Creo en la amistad. En esa relación de complicidad, verdad, solidaridad y apoyo que nos permite disfrutar momentos y sentir que no estamos solos en las situaciones más difíciles. Por mi manera de ser, siempre he contado con muchas amistades. Gozo hablar, mamargallo, cantar y hacer deporte con ellos.
El caribe me enseñó que los amigos son los hermanos que he elegido y que normalmente terminan siendo mis compadres, para que el sacramento selle esa relación. Amigos de mi época de formación en el seminario o en el ejercicio del ministerio, o de los espacios en los que he realizado mi trabajo me hacen sentir feliz.
Ayer leí una nota periodística de Miquel Echarri en la que llamaba la atención de un fenómeno del que dan cuenta los grandes medios de Estados Unidos. Al parecer, las relaciones de afecto y simpatía “informales pero intensas” entre los hombres estaría disminuyendo, pero sobre todo entre los jóvenes. Según datos de Gallup y del Survey Center on American Life, entre 1990 y 2022, se ha disminuido a la mitad la cantidad de varones que afirman tener mínimo seis amigos. Parece que este fenómeno aumentó después de la pandemia, de hecho se dice que al día de hoy, por lo menos el 20% de los estadounidenses dicen que no tienen un amigo íntimo.
Esto no me parece extraño en una sociedad en la que algunos dicen tener dos mil amigos, porque se siguen en Facebook, y en la que el encuentro personal, de perder el tiempo juntos, de tratar de solucionar el mundo con las palabras que saltan en la conversación y de tener la mesa como punto de celebración, ha sido remplazado por la conexión superficial y por los emoticones.

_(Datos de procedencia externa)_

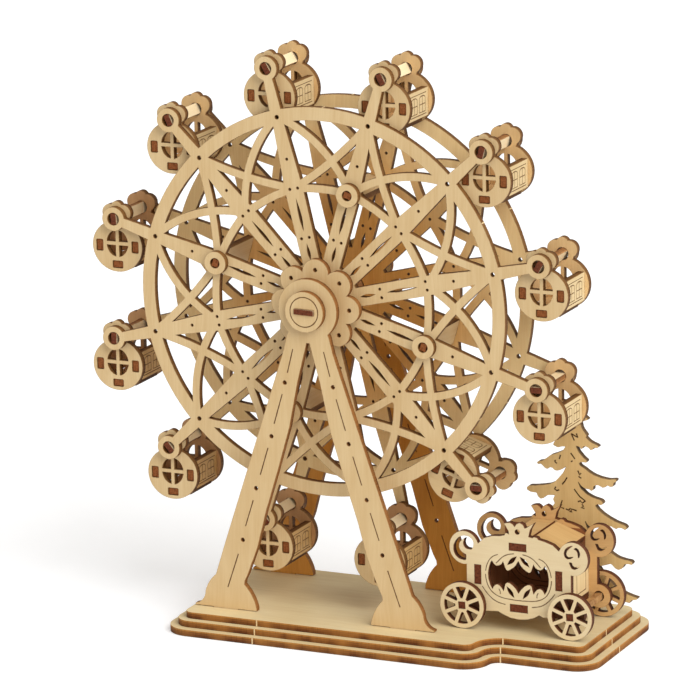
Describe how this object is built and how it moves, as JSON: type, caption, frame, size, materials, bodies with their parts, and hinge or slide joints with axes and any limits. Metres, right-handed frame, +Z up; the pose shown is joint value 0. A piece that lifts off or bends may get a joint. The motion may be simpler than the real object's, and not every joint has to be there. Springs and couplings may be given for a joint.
{
  "type": "wooden ferris wheel puzzle model",
  "caption": "Laser-cut plywood ferris wheel on an A-frame stand, with swinging cabins, a wheeled coach and a pine tree.",
  "frame": {"origin": "on the underside of the base, straight below the wheel's hub", "axes": "+Z up, front of the toy towards -Y, the coach on the +X side, the wheel's axle along Y"},
  "size_m": [0.2848, 0.1082, 0.2971],
  "materials": {
    "base_board_bottom_wood": "bare laser-cut plywood with darkened cut edges",
    "base_board_middle_wood": "bare laser-cut plywood with darkened cut edges",
    "base_board_top_wood": "bare laser-cut plywood with darkened cut edges",
    "front_leg_frame_wood": "bare laser-cut plywood with darkened cut edges",
    "rear_leg_frame_wood": "bare laser-cut plywood with darkened cut edges",
    "pine_tree_wood": "bare laser-cut plywood with darkened cut edges",
    "coach_near_side_wood": "bare laser-cut plywood with darkened cut edges",
    "coach_far_side_wood": "bare laser-cut plywood with darkened cut edges",
    "coach_tub_wood": "bare laser-cut plywood with darkened cut edges",
    "coach_roof_wood": "bare laser-cut plywood with darkened cut edges",
    "front_wheel_plate_wood": "bare laser-cut plywood with darkened cut edges",
    "rear_wheel_plate_wood": "bare laser-cut plywood with darkened cut edges",
    "wheel_axle_wood": "bare laser-cut plywood with darkened cut edges",
    "front_hub_cap_wood": "bare laser-cut plywood with darkened cut edges",
    "rear_hub_cap_wood": "bare laser-cut plywood with darkened cut edges",
    "front_rosette_wood": "bare laser-cut plywood with darkened cut edges",
    "rear_rosette_wood": "bare laser-cut plywood with darkened cut edges",
    "cross_tie_1_wood": "bare laser-cut plywood with darkened cut edges",
    "cross_tie_2_wood": "bare laser-cut plywood with darkened cut edges",
    "cross_tie_3_wood": "bare laser-cut plywood with darkened cut edges",
    "cross_tie_4_wood": "bare laser-cut plywood with darkened cut edges",
    "gondola_01_front_plate_wood": "bare laser-cut plywood with darkened cut edges",
    "gondola_01_rear_shell_wood": "bare laser-cut plywood with darkened cut edges",
    "gondola_01_rod_wood": "bare laser-cut plywood with darkened cut edges",
    "gondola_02_front_plate_wood": "bare laser-cut plywood with darkened cut edges",
    "gondola_02_rear_shell_wood": "bare laser-cut plywood with darkened cut edges",
    "gondola_02_rod_wood": "bare laser-cut plywood with darkened cut edges",
    "gondola_03_front_plate_wood": "bare laser-cut plywood with darkened cut edges",
    "gondola_03_rear_shell_wood": "bare laser-cut plywood with darkened cut edges",
    "gondola_03_rod_wood": "bare laser-cut plywood with darkened cut edges",
    "gondola_04_front_plate_wood": "bare laser-cut plywood with darkened cut edges",
    "gondola_04_rear_shell_wood": "bare laser-cut plywood with darkened cut edges",
    "gondola_04_rod_wood": "bare laser-cut plywood with darkened cut edges",
    "gondola_05_front_plate_wood": "bare laser-cut plywood with darkened cut edges",
    "gondola_05_rear_shell_wood": "bare laser-cut plywood with darkened cut edges",
    "gondola_05_rod_wood": "bare laser-cut plywood with darkened cut edges",
    "gondola_06_front_plate_wood": "bare laser-cut plywood with darkened cut edges",
    "gondola_06_rear_shell_wood": "bare laser-cut plywood with darkened cut edges",
    "gondola_06_rod_wood": "bare laser-cut plywood with darkened cut edges",
    "gondola_07_front_plate_wood": "bare laser-cut plywood with darkened cut edges",
    "gondola_07_rear_shell_wood": "bare laser-cut plywood with darkened cut edges",
    "gondola_07_rod_wood": "bare laser-cut plywood with darkened cut edges",
    "gondola_08_front_plate_wood": "bare laser-cut plywood with darkened cut edges",
    "gondola_08_rear_shell_wood": "bare laser-cut plywood with darkened cut edges",
    "gondola_08_rod_wood": "bare laser-cut plywood with darkened cut edges",
    "gondola_09_front_plate_wood": "bare laser-cut plywood with darkened cut edges",
    "gondola_09_rear_shell_wood": "bare laser-cut plywood with darkened cut edges",
    "gondola_09_rod_wood": "bare laser-cut plywood with darkened cut edges",
    "gondola_10_front_plate_wood": "bare laser-cut plywood with darkened cut edges",
    "gondola_10_rear_shell_wood": "bare laser-cut plywood with darkened cut edges",
    "gondola_10_rod_wood": "bare laser-cut plywood with darkened cut edges",
    "gondola_11_front_plate_wood": "bare laser-cut plywood with darkened cut edges",
    "gondola_11_rear_shell_wood": "bare laser-cut plywood with darkened cut edges",
    "gondola_11_rod_wood": "bare laser-cut plywood with darkened cut edges",
    "gondola_12_front_plate_wood": "bare laser-cut plywood with darkened cut edges",
    "gondola_12_rear_shell_wood": "bare laser-cut plywood with darkened cut edges",
    "gondola_12_rod_wood": "bare laser-cut plywood with darkened cut edges",
    "coach_rear_wheelset_wood": "bare laser-cut plywood with darkened cut edges",
    "coach_front_wheelset_wood": "bare laser-cut plywood with darkened cut edges"
  },
  "bodies": {
    "stand": {"base_board_bottom": "base_board_bottom_wood", "base_board_middle": "base_board_middle_wood", "base_board_top": "base_board_top_wood", "front_leg_frame": "front_leg_frame_wood", "rear_leg_frame": "rear_leg_frame_wood", "pine_tree": "pine_tree_wood", "coach_near_side": "coach_near_side_wood", "coach_far_side": "coach_far_side_wood", "coach_tub": "coach_tub_wood", "coach_roof": "coach_roof_wood"},
    "wheel": {"front_wheel_plate": "front_wheel_plate_wood", "rear_wheel_plate": "rear_wheel_plate_wood", "wheel_axle": "wheel_axle_wood", "front_hub_cap": "front_hub_cap_wood", "rear_hub_cap": "rear_hub_cap_wood", "front_rosette": "front_rosette_wood", "rear_rosette": "rear_rosette_wood", "cross_tie_1": "cross_tie_1_wood", "cross_tie_2": "cross_tie_2_wood", "cross_tie_3": "cross_tie_3_wood", "cross_tie_4": "cross_tie_4_wood"},
    "gondola_01": {"gondola_01_front_plate": "gondola_01_front_plate_wood", "gondola_01_rear_shell": "gondola_01_rear_shell_wood", "gondola_01_rod": "gondola_01_rod_wood"},
    "gondola_02": {"gondola_02_front_plate": "gondola_02_front_plate_wood", "gondola_02_rear_shell": "gondola_02_rear_shell_wood", "gondola_02_rod": "gondola_02_rod_wood"},
    "gondola_03": {"gondola_03_front_plate": "gondola_03_front_plate_wood", "gondola_03_rear_shell": "gondola_03_rear_shell_wood", "gondola_03_rod": "gondola_03_rod_wood"},
    "gondola_04": {"gondola_04_front_plate": "gondola_04_front_plate_wood", "gondola_04_rear_shell": "gondola_04_rear_shell_wood", "gondola_04_rod": "gondola_04_rod_wood"},
    "gondola_05": {"gondola_05_front_plate": "gondola_05_front_plate_wood", "gondola_05_rear_shell": "gondola_05_rear_shell_wood", "gondola_05_rod": "gondola_05_rod_wood"},
    "gondola_06": {"gondola_06_front_plate": "gondola_06_front_plate_wood", "gondola_06_rear_shell": "gondola_06_rear_shell_wood", "gondola_06_rod": "gondola_06_rod_wood"},
    "gondola_07": {"gondola_07_front_plate": "gondola_07_front_plate_wood", "gondola_07_rear_shell": "gondola_07_rear_shell_wood", "gondola_07_rod": "gondola_07_rod_wood"},
    "gondola_08": {"gondola_08_front_plate": "gondola_08_front_plate_wood", "gondola_08_rear_shell": "gondola_08_rear_shell_wood", "gondola_08_rod": "gondola_08_rod_wood"},
    "gondola_09": {"gondola_09_front_plate": "gondola_09_front_plate_wood", "gondola_09_rear_shell": "gondola_09_rear_shell_wood", "gondola_09_rod": "gondola_09_rod_wood"},
    "gondola_10": {"gondola_10_front_plate": "gondola_10_front_plate_wood", "gondola_10_rear_shell": "gondola_10_rear_shell_wood", "gondola_10_rod": "gondola_10_rod_wood"},
    "gondola_11": {"gondola_11_front_plate": "gondola_11_front_plate_wood", "gondola_11_rear_shell": "gondola_11_rear_shell_wood", "gondola_11_rod": "gondola_11_rod_wood"},
    "gondola_12": {"gondola_12_front_plate": "gondola_12_front_plate_wood", "gondola_12_rear_shell": "gondola_12_rear_shell_wood", "gondola_12_rod": "gondola_12_rod_wood"},
    "coach_rear_wheelset": {"coach_rear_wheelset": "coach_rear_wheelset_wood"},
    "coach_front_wheelset": {"coach_front_wheelset": "coach_front_wheelset_wood"}
  },
  "joints": [
    {"name": "wheel_spin", "type": "hinge", "parent": "stand", "child": "wheel", "pos_m": [0, 0, 0.1706], "axis": [0, 1, 0], "continuous": true},
    {"name": "gondola_01_swing", "type": "hinge", "parent": "wheel", "child": "gondola_01", "pos_m": [0.0346, 0, 0.28665], "axis": [0, 1, 0], "continuous": true},
    {"name": "gondola_02_swing", "type": "hinge", "parent": "wheel", "child": "gondola_02", "pos_m": [0.08799, 0, 0.25381], "axis": [0, 1, 0], "continuous": true},
    {"name": "gondola_03_swing", "type": "hinge", "parent": "wheel", "child": "gondola_03", "pos_m": [0.1178, 0, 0.19867], "axis": [0, 1, 0], "continuous": true},
    {"name": "gondola_04_swing", "type": "hinge", "parent": "wheel", "child": "gondola_04", "pos_m": [0.11605, 0, 0.136], "axis": [0, 1, 0], "continuous": true},
    {"name": "gondola_05_swing", "type": "hinge", "parent": "wheel", "child": "gondola_05", "pos_m": [0.08321, 0, 0.08261], "axis": [0, 1, 0], "continuous": true},
    {"name": "gondola_06_swing", "type": "hinge", "parent": "wheel", "child": "gondola_06", "pos_m": [0.02806, 0, 0.0528], "axis": [0, 1, 0], "continuous": true},
    {"name": "gondola_07_swing", "type": "hinge", "parent": "wheel", "child": "gondola_07", "pos_m": [-0.0346, 0, 0.05455], "axis": [0, 1, 0], "continuous": true},
    {"name": "gondola_08_swing", "type": "hinge", "parent": "wheel", "child": "gondola_08", "pos_m": [-0.08799, 0, 0.08739], "axis": [0, 1, 0], "continuous": true},
    {"name": "gondola_09_swing", "type": "hinge", "parent": "wheel", "child": "gondola_09", "pos_m": [-0.1178, 0, 0.14253], "axis": [0, 1, 0], "continuous": true},
    {"name": "gondola_10_swing", "type": "hinge", "parent": "wheel", "child": "gondola_10", "pos_m": [-0.11605, 0, 0.2052], "axis": [0, 1, 0], "continuous": true},
    {"name": "gondola_11_swing", "type": "hinge", "parent": "wheel", "child": "gondola_11", "pos_m": [-0.08321, 0, 0.25859], "axis": [0, 1, 0], "continuous": true},
    {"name": "gondola_12_swing", "type": "hinge", "parent": "wheel", "child": "gondola_12", "pos_m": [-0.02806, 0, 0.2884], "axis": [0, 1, 0], "continuous": true},
    {"name": "coach_rear_wheelset_spin", "type": "hinge", "parent": "stand", "child": "coach_rear_wheelset", "pos_m": [0.0766, 0, 0.0224], "axis": [0, 1, 0], "continuous": true},
    {"name": "coach_front_wheelset_spin", "type": "hinge", "parent": "stand", "child": "coach_front_wheelset", "pos_m": [0.1348, 0, 0.0224], "axis": [0, 1, 0], "continuous": true}
  ],
  "couplings": [
    {"joint": "gondola_01_swing", "follows": "wheel_spin", "ratio": -1},
    {"joint": "gondola_02_swing", "follows": "wheel_spin", "ratio": -1},
    {"joint": "gondola_03_swing", "follows": "wheel_spin", "ratio": -1},
    {"joint": "gondola_04_swing", "follows": "wheel_spin", "ratio": -1},
    {"joint": "gondola_05_swing", "follows": "wheel_spin", "ratio": -1},
    {"joint": "gondola_06_swing", "follows": "wheel_spin", "ratio": -1},
    {"joint": "gondola_07_swing", "follows": "wheel_spin", "ratio": -1},
    {"joint": "gondola_08_swing", "follows": "wheel_spin", "ratio": -1},
    {"joint": "gondola_09_swing", "follows": "wheel_spin", "ratio": -1},
    {"joint": "gondola_10_swing", "follows": "wheel_spin", "ratio": -1},
    {"joint": "gondola_11_swing", "follows": "wheel_spin", "ratio": -1},
    {"joint": "gondola_12_swing", "follows": "wheel_spin", "ratio": -1}
  ]
}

Espero que las encuestas estén mostrando que se está transformando el concepto de amistad y que solo se considera como tales a unos pocos y no a toda la multitud que se puede conocer en redes sociales. Lo cierto es que yo, cual dinosaurio, prefiero seguir en las dinámicas anteriores y encontrar en el bordillo o en la mesa de dominó una manera de celebrar a mis amigos.